Berbicaraa sepak bola di Indonesia tentulah tak lepas dari organisasi yang bernama PSSI. PSSI (Persatoean Sepak Raga Seloroeh Indonesia) adalah organisasi sepakbola buatan pribumi, keluar dari bond-bond sepakbola bikinan Belanda—resistensi terhadap kolonial. Organisasi ini dirintis jauh-jauh hari sebelum Indonesia merdeka.

PSSI berdiri atas tiga asas kebangsaan Indonesia. Sebelum didirikan telah ada Nederlandsch Indische Voetbalbond (NIVB) yang dibeberapa kota memiliki anggota. Dalam keanggotaan NIVB banyak masuk bangsa bumiputra, meskipun segala pimpinan berasal dari negeri Belanda.

Fase berikutnya dengan masuknya bangsa bumiputra ke dalam Persatoean Sepak Raga Seloeroeh Indonesia, Voetbalbond jang dimasoeki bangsa Indonesia menjadi doea: PSSI (bagi bangsa Indonesia) dan NIVB (melingkupi segala bangsa dan diantaranya ada pula speller bangsa bumiputra dan persatuan bumiputra).

Di Penghujung tahun 1929 PSSI (Perstoean Sepak Raga Seloeroeh Indonesia) berdiri tujuannya jelas mempersatukan voetbalbond Boemipoetra di seluruh Hindia. Persatuan yang berharap besar akan naiknya peil, derajat pemainan sepak bola bangsa Indonesia. Dan berharap kelak mampu terjun dalam Far Eastern championship Games.

Dalam catatan kanon sejarah berdirinya organisasi ini tak semudah yang terbayangakan. Era sebelumnya tepatnya tahun 1923 di Surabaya sudah diadakan pertemuan untuk mendirikan perserikatan perkumpulan voetbal. Maksud itu gagal. Usaha ini di ulang pula pada tahun 1928, tapi tak berhasil juga. Dipenghabisan tahun 1929 cita-cita pembentukan perkumpulan voetbal terujud, atas dukungan dari Bandung, Jogja, dan Surabaya. Bahkan di tahun yang sama ada niatan hendak mendatangkan elftal (kesebelasan) dari dari luar negeri baik dari Tiongkok maupun tempat lain.

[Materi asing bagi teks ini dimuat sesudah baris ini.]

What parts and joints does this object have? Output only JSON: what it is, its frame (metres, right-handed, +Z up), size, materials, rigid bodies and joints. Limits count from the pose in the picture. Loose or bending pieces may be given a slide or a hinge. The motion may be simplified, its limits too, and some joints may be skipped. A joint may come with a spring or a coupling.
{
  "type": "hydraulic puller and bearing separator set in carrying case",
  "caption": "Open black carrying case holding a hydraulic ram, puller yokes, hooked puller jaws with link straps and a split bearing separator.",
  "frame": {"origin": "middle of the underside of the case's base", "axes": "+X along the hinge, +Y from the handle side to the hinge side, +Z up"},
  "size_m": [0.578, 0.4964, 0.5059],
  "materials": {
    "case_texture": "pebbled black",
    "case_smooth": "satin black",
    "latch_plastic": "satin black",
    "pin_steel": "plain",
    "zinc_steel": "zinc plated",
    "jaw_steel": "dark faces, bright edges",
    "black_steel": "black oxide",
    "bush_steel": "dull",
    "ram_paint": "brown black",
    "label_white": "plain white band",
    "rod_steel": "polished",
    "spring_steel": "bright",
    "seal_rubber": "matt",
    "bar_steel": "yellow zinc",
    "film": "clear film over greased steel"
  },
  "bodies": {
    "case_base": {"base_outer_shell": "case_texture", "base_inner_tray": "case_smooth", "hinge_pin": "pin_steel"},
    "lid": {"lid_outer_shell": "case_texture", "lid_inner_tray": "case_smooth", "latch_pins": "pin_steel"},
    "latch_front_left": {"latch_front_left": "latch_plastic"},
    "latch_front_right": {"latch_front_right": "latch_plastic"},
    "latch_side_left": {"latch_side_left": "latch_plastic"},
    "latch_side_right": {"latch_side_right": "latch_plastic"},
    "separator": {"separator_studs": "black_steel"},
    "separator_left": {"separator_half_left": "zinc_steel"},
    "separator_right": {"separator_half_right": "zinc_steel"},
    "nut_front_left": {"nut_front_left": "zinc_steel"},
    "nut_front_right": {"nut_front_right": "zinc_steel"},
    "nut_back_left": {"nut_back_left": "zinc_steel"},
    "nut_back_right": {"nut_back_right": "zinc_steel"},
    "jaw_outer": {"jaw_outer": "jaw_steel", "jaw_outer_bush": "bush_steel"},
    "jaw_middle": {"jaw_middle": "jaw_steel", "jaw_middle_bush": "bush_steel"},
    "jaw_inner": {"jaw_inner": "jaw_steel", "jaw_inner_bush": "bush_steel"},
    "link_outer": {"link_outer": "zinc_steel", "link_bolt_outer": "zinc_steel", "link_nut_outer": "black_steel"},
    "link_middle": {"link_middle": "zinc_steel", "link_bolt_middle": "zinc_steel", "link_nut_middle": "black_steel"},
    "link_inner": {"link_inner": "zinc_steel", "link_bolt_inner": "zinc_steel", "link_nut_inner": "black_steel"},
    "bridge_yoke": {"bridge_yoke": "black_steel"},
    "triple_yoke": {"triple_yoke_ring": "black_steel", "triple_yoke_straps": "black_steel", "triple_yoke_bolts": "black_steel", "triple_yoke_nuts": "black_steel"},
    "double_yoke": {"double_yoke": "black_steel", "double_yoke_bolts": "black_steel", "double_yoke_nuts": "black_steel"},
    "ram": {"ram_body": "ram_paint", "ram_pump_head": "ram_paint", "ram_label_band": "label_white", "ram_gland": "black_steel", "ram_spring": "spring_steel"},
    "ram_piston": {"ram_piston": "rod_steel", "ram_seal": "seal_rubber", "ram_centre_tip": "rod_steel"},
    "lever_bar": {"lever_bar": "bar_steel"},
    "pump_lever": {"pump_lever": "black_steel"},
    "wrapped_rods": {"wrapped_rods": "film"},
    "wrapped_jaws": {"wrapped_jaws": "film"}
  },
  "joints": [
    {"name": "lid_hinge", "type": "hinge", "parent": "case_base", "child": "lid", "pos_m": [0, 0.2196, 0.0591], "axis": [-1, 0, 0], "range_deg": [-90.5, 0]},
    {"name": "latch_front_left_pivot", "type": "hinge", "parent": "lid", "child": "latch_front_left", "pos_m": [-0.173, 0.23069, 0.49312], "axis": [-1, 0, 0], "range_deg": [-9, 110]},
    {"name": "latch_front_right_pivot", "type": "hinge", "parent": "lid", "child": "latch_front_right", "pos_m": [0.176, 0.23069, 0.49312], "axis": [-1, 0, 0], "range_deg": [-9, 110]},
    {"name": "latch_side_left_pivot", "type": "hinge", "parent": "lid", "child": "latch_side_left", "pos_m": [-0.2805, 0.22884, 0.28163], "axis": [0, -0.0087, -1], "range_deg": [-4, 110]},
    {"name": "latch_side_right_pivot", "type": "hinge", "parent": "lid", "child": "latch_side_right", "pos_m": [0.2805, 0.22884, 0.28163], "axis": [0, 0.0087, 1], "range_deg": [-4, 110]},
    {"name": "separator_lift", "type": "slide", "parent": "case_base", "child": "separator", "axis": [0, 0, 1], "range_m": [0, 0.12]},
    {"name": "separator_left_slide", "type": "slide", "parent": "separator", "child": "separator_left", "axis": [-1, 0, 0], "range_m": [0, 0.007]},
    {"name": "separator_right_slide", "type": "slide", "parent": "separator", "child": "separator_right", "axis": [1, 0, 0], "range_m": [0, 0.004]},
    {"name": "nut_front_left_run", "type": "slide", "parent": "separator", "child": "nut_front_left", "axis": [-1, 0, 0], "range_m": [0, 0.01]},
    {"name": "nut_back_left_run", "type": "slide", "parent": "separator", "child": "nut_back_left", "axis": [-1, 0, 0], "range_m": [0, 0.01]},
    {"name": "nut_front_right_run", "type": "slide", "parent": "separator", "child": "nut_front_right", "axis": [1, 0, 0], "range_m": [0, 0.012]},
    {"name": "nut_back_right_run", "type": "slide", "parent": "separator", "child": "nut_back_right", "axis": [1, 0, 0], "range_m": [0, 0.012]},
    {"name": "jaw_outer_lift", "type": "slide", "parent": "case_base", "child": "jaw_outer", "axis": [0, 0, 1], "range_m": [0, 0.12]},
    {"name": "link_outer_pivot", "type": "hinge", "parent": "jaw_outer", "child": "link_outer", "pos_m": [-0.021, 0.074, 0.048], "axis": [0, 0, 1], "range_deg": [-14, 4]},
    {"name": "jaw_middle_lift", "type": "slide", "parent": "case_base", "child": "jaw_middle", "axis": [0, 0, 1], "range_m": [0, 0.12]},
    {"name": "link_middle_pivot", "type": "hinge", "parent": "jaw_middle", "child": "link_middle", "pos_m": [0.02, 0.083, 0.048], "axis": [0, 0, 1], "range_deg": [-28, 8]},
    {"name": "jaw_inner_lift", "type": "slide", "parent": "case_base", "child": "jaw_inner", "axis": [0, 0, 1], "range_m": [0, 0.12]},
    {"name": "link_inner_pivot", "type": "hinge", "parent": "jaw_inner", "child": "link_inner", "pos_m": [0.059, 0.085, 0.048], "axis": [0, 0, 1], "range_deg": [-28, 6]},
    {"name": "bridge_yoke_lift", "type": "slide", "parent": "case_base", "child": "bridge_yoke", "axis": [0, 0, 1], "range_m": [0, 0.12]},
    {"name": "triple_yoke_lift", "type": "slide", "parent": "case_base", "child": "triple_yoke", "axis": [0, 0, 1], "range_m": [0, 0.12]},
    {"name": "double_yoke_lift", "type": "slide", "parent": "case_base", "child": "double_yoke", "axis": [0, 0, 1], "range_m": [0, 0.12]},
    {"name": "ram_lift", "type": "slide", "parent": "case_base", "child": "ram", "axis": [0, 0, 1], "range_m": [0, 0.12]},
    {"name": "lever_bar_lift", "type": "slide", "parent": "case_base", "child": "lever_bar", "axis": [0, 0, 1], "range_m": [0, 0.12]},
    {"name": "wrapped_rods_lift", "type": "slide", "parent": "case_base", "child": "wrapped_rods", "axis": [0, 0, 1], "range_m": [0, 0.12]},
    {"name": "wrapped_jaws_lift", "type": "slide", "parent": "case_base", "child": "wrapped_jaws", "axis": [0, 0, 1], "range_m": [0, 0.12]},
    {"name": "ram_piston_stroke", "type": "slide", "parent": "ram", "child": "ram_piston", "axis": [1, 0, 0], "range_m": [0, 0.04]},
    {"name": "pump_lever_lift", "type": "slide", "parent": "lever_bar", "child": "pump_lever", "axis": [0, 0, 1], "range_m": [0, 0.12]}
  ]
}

Babak berikutnya dipertengahan April 1930 tujuh bond (kumpulan klub amatir) sepakbola hadir di Yogyakarta untuk bertanding dalam sebuah kejuaraan di Alun-alun utara Yogyakarta. Bukan pertandingan di lapangan berpagar gedheg (anyaman bambu) tersebut yang kemudian dikenang oleh sejarah, namun pertemuan ketujuh pengurus klublah yang kemudian dicatat telah mengukuhkan lahirkan PSSI.

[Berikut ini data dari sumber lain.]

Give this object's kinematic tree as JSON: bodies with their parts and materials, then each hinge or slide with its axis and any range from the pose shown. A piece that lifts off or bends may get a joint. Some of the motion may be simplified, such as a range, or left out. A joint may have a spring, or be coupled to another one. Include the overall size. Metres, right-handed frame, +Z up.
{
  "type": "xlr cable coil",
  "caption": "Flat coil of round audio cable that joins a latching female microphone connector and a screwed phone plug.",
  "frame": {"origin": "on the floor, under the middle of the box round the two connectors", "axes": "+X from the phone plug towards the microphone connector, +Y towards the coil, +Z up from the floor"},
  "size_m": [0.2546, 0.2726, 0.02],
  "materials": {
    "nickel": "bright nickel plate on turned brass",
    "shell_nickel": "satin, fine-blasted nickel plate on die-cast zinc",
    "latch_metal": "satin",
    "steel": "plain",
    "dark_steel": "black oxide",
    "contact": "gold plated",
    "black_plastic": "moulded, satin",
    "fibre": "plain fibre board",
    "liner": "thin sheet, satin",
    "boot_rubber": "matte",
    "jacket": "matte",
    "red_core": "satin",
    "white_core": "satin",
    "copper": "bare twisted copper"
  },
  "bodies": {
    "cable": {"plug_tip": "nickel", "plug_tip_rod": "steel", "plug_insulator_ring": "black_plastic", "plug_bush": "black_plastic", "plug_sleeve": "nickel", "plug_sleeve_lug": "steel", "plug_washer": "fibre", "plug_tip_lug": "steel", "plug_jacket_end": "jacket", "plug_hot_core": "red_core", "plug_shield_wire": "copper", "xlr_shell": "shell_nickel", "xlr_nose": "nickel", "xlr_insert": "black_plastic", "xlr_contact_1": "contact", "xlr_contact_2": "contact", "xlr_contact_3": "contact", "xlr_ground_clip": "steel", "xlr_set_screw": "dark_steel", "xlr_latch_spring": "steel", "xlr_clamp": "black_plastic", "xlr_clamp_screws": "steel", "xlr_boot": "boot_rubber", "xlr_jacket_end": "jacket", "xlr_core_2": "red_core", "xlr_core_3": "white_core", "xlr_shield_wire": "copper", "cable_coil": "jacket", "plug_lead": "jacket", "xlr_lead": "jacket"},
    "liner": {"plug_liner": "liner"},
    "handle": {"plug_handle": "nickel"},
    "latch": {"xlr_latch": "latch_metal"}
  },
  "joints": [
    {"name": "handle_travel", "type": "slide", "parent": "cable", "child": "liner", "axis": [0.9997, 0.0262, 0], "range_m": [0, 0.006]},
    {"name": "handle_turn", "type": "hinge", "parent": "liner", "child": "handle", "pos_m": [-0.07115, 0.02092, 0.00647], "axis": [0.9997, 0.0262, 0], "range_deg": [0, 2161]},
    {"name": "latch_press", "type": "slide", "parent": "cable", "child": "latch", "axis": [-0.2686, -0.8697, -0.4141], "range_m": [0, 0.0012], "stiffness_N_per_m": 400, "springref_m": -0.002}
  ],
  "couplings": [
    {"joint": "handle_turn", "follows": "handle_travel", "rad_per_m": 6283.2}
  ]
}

Sekira delapan belas bulan kemudian tepatnya Minggu tanggal 4 Oktober 1931 diadakan rapat umum di bawah pimpinan Ir. Soerati. Pertemuan itu dihadiri PSSI Voetbalbond Semarang, Bandung, Magelang, Jakarta, Mataram, Solo, dan Surabaya, dan dihadiri 6 buah bond.

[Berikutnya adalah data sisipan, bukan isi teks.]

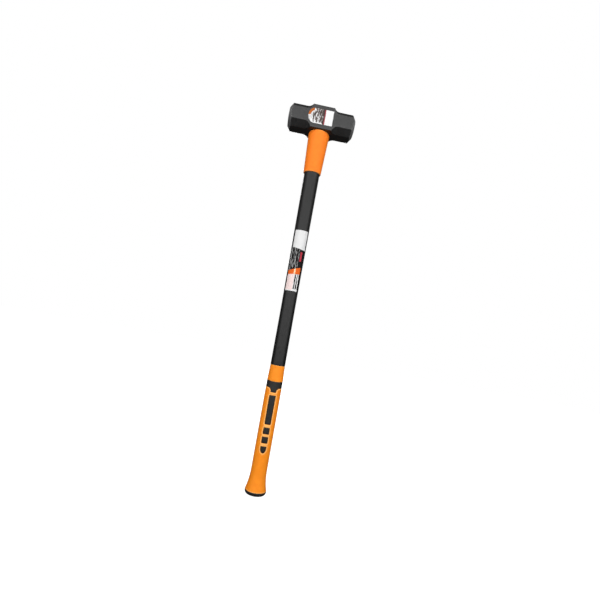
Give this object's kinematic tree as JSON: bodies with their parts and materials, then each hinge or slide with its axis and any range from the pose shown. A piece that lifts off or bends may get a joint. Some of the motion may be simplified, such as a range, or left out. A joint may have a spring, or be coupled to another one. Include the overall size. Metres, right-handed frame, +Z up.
{
  "type": "sledgehammer",
  "caption": "Long two-handed sledgehammer: octagonal double-faced head, fibreglass shaft in a black jacket, orange overstrike guard and a flared orange grip with black pads.",
  "frame": {"origin": "centre of the flat under the butt cap", "axes": "+Z up the handle to the head, +X along the head to one striking face, -Y is the front, where the stickers are"},
  "size_m": [0.157, 0.0503, 0.914],
  "materials": {
    "head_lacquer": "black lacquer over forged steel, with ground striking faces",
    "epoxy": "cast black resin",
    "seal_rubber": "plain moulded rubber",
    "fibreglass": "sawn pultruded glass fibre and resin",
    "jacket_plastic": "satin moulded black plastic with a fine grain",
    "guard_rubber": "smooth satin orange rubber",
    "grip_rubber": "satin orange soft grip rubber",
    "pad_rubber": "matt black soft rubber with a fine texture",
    "cap_rubber": "matt black rubber",
    "sticker": "printed gloss sticker with plain colour blocks"
  },
  "bodies": {
    "root": {"hammer_head": "head_lacquer", "eye_epoxy": "epoxy", "eye_seal_ring": "seal_rubber", "handle_core": "fibreglass", "handle_jacket": "jacket_plastic", "overstrike_guard": "guard_rubber", "head_label": "sticker", "shaft_label": "sticker", "grip_ring": "grip_rubber", "grip_band": "pad_rubber", "grip_sleeve": "grip_rubber", "butt_cap": "cap_rubber", "grip_bar_front": "pad_rubber", "grip_bar_back": "pad_rubber", "grip_block_upper_front": "pad_rubber", "grip_block_upper_back": "pad_rubber", "grip_block_lower_front": "pad_rubber", "grip_block_lower_back": "pad_rubber", "grip_bullet_front": "pad_rubber", "grip_bullet_back": "pad_rubber"}
  },
  "joints": []
}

Kala itu lewat persatuan bola disadari betul faedahnya dalam menajalin persatuan kebangsaan. Dalam Konggres di Semarang misalnya dalam sambutan dari ketua sidang Soerati dikatakan:

“Permaianan bola mendidik persaan kemerdekaan. Sebab pada main bola itu tiap-tiap permainan sesungguhnya bebas. Oleh permainan bola itu terutama sama rata dan lenyap keangkoehan lain-lain. Pada waktu itu tak dibedakan orang bangsawan dengan orang kebanjakan, orang kaya dengan orang miskin. Satu fasal yang penting pula ialah karena main spak raga itu memaksa orang tahu akan kewajiban masing-masing.
…Dan akhirnya tidak boleh dilupakan bawah permainan bola itu mendidik manusia berani, tidak takut-takut serta tiada pustus asa meski bagaimana sekalipun hebat mungsuh menendang”.(Pandji Poestaka, 1930)

Sepakbola lewat persatuan PSSI disadari betul sebagai jalan yang baik untuk melenyapkan perasaan provincialisme yang sempit. Karena dalam perkumpulan ini tidak bukan hanya di tanah Jawa saja yang besar minatnya pada sepak bola ini, tapi dari Makasar, Banjarmasin dan Palembang pun menyatukan diri.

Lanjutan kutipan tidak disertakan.